*What you are asked to do:* Write out exactly the lines from the line with "make_elytra()" through the line with "before = set(bpy.data.objects)", including both, and nothing more.

[Rows from a 3D modeling dataset]

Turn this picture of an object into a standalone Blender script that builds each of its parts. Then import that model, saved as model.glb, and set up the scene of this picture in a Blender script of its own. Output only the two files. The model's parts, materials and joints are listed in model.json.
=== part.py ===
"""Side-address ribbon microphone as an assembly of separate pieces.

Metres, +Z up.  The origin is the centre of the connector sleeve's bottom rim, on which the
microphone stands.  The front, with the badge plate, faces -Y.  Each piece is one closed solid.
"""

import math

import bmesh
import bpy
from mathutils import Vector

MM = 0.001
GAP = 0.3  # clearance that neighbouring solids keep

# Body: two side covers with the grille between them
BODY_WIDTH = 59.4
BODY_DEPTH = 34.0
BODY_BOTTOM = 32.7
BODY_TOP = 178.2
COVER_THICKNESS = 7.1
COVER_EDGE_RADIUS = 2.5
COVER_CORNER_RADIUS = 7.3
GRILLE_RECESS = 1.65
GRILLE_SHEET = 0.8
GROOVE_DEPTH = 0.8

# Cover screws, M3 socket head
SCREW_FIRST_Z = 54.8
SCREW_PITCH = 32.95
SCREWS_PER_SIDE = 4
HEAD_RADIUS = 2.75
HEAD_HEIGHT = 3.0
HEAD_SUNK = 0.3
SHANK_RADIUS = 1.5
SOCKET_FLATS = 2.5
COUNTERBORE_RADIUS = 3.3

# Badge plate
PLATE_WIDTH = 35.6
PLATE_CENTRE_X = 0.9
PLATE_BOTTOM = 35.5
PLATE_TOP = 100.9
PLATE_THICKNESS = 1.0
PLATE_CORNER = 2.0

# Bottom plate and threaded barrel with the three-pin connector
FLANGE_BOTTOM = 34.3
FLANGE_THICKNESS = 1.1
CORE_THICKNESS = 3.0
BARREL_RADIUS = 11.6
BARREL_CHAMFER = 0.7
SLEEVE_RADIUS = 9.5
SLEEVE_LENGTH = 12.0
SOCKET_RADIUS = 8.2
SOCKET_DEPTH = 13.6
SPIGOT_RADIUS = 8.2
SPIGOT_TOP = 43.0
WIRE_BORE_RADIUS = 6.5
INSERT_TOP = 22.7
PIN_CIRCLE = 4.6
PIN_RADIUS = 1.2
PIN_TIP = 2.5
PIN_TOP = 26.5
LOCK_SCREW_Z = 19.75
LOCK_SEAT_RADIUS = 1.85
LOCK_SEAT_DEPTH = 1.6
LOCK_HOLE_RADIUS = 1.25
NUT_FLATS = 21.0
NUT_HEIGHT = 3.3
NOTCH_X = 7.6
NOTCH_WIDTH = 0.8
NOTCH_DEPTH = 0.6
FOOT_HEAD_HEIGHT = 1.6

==

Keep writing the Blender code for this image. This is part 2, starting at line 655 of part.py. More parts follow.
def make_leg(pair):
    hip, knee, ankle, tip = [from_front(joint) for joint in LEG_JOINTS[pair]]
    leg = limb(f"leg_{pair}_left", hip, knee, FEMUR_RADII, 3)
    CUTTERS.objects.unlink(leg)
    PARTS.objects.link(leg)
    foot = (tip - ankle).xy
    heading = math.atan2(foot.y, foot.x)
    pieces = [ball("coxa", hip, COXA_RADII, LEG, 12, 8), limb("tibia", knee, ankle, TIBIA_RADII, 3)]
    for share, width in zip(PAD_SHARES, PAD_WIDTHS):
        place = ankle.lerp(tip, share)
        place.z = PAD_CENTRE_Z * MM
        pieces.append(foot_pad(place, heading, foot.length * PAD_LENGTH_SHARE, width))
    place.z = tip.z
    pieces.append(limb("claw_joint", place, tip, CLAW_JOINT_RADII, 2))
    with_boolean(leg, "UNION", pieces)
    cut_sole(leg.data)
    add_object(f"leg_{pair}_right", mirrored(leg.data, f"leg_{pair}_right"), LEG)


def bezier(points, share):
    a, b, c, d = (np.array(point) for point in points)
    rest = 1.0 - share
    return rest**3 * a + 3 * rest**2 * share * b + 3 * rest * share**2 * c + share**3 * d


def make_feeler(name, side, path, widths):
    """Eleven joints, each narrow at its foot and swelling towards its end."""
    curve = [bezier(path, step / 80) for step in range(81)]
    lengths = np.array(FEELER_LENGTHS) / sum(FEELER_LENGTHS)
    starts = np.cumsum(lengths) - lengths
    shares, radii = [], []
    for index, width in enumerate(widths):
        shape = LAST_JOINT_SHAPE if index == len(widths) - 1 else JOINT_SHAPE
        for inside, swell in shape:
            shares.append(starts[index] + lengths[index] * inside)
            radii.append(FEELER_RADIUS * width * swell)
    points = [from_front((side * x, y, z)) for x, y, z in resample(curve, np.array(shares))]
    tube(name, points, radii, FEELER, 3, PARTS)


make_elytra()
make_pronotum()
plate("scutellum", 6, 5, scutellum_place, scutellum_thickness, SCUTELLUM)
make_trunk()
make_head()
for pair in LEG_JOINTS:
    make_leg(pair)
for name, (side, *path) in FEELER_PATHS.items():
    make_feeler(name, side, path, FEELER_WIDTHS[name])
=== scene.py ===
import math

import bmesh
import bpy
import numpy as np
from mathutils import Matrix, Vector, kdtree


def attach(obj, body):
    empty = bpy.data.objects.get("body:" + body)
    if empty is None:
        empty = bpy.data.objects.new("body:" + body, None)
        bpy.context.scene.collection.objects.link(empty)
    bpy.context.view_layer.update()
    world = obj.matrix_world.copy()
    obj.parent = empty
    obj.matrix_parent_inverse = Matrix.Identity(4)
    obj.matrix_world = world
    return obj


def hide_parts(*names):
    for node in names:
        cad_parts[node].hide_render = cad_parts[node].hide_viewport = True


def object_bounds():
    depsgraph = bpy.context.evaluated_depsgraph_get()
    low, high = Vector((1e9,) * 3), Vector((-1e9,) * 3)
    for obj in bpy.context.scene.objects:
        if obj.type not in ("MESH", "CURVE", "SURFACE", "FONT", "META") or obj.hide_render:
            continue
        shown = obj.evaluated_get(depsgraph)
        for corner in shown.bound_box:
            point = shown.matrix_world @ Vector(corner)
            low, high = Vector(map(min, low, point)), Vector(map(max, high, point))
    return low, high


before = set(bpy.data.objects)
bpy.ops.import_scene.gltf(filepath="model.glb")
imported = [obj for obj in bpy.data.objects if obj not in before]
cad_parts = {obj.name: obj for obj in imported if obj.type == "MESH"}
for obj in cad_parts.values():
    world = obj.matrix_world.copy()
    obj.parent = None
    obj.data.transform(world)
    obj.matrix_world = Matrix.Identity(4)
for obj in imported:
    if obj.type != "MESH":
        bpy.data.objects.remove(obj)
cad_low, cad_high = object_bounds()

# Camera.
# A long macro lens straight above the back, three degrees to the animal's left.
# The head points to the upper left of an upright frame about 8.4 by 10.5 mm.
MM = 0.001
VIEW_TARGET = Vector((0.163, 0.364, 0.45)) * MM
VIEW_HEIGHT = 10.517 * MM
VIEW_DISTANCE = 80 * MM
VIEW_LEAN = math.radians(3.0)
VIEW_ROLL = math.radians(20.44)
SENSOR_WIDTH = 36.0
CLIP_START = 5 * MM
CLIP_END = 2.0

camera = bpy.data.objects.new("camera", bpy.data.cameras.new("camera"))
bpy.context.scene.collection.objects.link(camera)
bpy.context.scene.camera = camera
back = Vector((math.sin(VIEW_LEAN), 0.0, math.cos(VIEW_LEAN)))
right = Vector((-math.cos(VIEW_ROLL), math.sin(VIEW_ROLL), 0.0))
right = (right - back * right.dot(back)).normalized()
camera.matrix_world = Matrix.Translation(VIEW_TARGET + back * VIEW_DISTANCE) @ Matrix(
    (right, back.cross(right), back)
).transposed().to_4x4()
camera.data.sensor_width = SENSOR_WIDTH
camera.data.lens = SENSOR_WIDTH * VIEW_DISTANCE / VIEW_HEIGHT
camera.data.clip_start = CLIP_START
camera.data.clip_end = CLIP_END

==

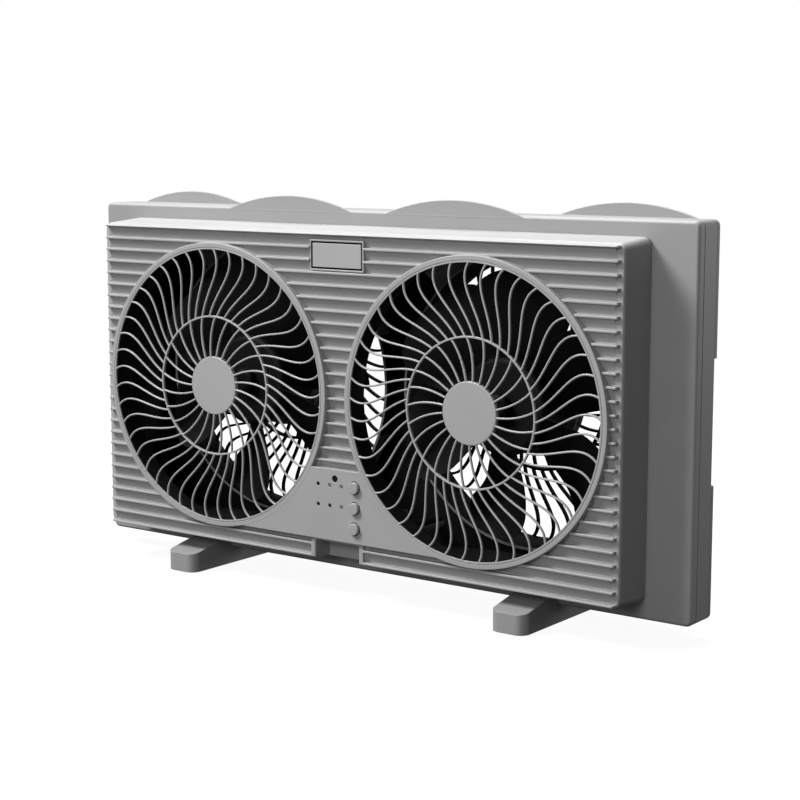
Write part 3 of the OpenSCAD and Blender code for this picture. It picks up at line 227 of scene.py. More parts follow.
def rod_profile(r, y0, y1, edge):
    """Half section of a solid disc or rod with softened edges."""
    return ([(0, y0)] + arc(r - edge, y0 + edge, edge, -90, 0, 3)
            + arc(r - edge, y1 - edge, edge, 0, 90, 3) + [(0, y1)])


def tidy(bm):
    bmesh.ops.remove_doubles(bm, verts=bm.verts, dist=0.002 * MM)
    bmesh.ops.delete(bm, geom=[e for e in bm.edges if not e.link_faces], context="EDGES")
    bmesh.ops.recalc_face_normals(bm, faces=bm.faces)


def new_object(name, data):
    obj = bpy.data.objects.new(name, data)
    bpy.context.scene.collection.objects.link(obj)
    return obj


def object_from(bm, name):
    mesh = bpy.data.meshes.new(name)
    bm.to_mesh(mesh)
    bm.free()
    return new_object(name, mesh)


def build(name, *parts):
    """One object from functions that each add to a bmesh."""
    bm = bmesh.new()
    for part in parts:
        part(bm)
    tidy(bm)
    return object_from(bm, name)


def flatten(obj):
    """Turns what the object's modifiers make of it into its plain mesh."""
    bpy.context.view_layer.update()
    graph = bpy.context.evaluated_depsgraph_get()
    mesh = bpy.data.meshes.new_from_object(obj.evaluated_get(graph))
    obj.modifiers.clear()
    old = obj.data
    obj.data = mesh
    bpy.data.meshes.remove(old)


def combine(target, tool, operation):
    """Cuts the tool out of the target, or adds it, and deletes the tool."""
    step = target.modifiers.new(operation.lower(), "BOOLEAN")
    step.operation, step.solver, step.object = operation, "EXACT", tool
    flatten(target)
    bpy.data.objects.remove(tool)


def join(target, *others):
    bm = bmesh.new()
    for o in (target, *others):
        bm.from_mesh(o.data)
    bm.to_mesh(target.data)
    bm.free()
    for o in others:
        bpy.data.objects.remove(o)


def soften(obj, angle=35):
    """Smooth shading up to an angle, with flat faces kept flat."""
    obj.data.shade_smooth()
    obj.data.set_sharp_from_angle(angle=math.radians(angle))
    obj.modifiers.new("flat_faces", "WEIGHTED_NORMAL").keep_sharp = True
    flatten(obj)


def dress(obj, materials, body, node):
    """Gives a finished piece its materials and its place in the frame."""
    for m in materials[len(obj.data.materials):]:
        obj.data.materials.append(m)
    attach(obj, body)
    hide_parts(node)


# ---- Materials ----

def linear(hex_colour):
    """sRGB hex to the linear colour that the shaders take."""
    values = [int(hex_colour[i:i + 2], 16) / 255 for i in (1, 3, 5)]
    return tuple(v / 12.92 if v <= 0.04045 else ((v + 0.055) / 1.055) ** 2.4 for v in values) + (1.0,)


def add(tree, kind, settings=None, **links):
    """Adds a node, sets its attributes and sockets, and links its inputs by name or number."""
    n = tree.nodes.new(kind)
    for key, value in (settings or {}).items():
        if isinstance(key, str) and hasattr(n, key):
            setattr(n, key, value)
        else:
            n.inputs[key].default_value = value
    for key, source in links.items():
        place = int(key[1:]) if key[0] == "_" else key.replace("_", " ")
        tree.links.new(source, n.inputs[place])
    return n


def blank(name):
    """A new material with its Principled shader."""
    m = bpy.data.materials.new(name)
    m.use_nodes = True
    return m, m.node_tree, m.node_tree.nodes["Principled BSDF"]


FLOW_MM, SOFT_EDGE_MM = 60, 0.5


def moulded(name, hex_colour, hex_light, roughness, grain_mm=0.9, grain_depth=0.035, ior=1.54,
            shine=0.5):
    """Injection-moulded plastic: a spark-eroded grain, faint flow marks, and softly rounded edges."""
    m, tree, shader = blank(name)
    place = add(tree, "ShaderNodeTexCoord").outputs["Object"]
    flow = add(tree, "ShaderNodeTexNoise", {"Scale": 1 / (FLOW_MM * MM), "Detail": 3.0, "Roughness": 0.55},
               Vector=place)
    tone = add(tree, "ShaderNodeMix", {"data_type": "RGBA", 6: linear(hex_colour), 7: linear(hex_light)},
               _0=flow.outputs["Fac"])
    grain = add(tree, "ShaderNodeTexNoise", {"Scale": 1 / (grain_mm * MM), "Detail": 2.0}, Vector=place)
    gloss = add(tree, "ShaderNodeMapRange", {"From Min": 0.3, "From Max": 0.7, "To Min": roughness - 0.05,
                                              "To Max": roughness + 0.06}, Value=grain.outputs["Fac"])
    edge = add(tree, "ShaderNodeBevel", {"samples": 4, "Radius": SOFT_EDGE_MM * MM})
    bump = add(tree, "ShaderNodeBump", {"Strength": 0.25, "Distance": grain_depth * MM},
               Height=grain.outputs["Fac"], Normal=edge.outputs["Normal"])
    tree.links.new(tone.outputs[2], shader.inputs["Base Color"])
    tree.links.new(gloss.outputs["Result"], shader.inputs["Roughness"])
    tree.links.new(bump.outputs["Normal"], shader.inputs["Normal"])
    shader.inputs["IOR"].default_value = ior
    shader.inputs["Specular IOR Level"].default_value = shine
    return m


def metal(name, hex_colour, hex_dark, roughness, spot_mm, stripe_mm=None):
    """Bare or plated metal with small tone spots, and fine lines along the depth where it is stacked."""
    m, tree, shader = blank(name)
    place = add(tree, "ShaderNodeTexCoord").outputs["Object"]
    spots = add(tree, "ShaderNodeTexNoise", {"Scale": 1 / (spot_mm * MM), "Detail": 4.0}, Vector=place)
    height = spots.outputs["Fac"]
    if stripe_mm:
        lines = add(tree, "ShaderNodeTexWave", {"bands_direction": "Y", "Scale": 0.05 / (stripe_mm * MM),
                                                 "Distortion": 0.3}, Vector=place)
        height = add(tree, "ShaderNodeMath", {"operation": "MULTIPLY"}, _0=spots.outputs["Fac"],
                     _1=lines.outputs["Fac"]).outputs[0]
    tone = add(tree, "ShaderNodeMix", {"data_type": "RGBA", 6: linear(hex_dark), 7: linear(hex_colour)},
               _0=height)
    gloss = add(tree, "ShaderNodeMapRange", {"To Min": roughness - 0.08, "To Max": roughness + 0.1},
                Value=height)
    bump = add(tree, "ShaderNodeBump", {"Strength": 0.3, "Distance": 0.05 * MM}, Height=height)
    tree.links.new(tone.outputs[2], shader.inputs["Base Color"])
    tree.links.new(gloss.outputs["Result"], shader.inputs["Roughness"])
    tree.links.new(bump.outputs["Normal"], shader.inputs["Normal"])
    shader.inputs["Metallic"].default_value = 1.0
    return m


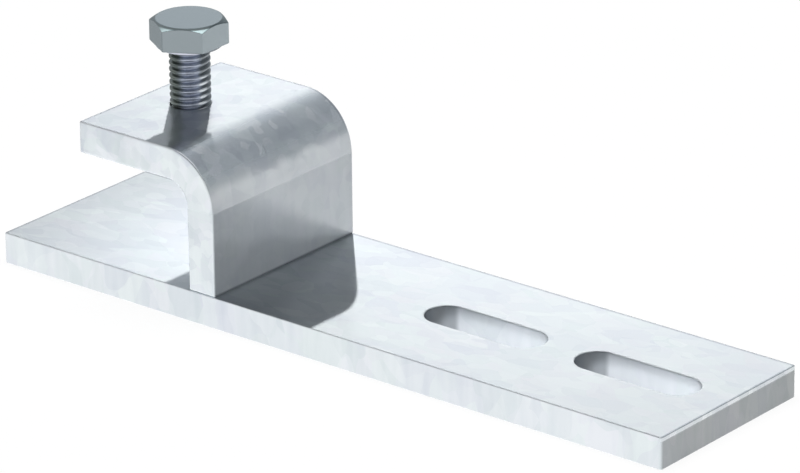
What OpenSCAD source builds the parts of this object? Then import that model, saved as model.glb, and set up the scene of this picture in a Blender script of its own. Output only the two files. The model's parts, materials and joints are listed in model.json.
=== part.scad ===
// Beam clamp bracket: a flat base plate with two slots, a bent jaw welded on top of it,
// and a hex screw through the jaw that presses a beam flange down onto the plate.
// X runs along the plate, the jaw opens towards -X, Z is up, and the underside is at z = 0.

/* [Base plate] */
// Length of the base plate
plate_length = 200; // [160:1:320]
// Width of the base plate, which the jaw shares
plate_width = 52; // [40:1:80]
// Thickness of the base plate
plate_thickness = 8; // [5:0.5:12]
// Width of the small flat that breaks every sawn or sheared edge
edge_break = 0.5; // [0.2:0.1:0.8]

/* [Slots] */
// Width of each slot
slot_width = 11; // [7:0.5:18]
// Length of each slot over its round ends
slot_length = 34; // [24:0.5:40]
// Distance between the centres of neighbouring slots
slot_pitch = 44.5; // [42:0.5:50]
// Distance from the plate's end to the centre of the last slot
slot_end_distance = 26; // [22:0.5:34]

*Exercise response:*
make_elytra()
make_pronotum()
plate("scutellum", 6, 5, scutellum_place, scutellum_thickness, SCUTELLUM)
make_trunk()
make_head()
for pair in LEG_JOINTS:
    make_leg(pair)
for name, (side, *path) in FEELER_PATHS.items():
    make_feeler(name, side, path, FEELER_WIDTHS[name])
=== scene.py ===
import math

import bmesh
import bpy
import numpy as np
from mathutils import Matrix, Vector, kdtree


def attach(obj, body):
    empty = bpy.data.objects.get("body:" + body)
    if empty is None:
        empty = bpy.data.objects.new("body:" + body, None)
        bpy.context.scene.collection.objects.link(empty)
    bpy.context.view_layer.update()
    world = obj.matrix_world.copy()
    obj.parent = empty
    obj.matrix_parent_inverse = Matrix.Identity(4)
    obj.matrix_world = world
    return obj


def hide_parts(*names):
    for node in names:
        cad_parts[node].hide_render = cad_parts[node].hide_viewport = True


def object_bounds():
    depsgraph = bpy.context.evaluated_depsgraph_get()
    low, high = Vector((1e9,) * 3), Vector((-1e9,) * 3)
    for obj in bpy.context.scene.objects:
        if obj.type not in ("MESH", "CURVE", "SURFACE", "FONT", "META") or obj.hide_render:
            continue
        shown = obj.evaluated_get(depsgraph)
        for corner in shown.bound_box:
            point = shown.matrix_world @ Vector(corner)
            low, high = Vector(map(min, low, point)), Vector(map(max, high, point))
    return low, high


before = set(bpy.data.objects)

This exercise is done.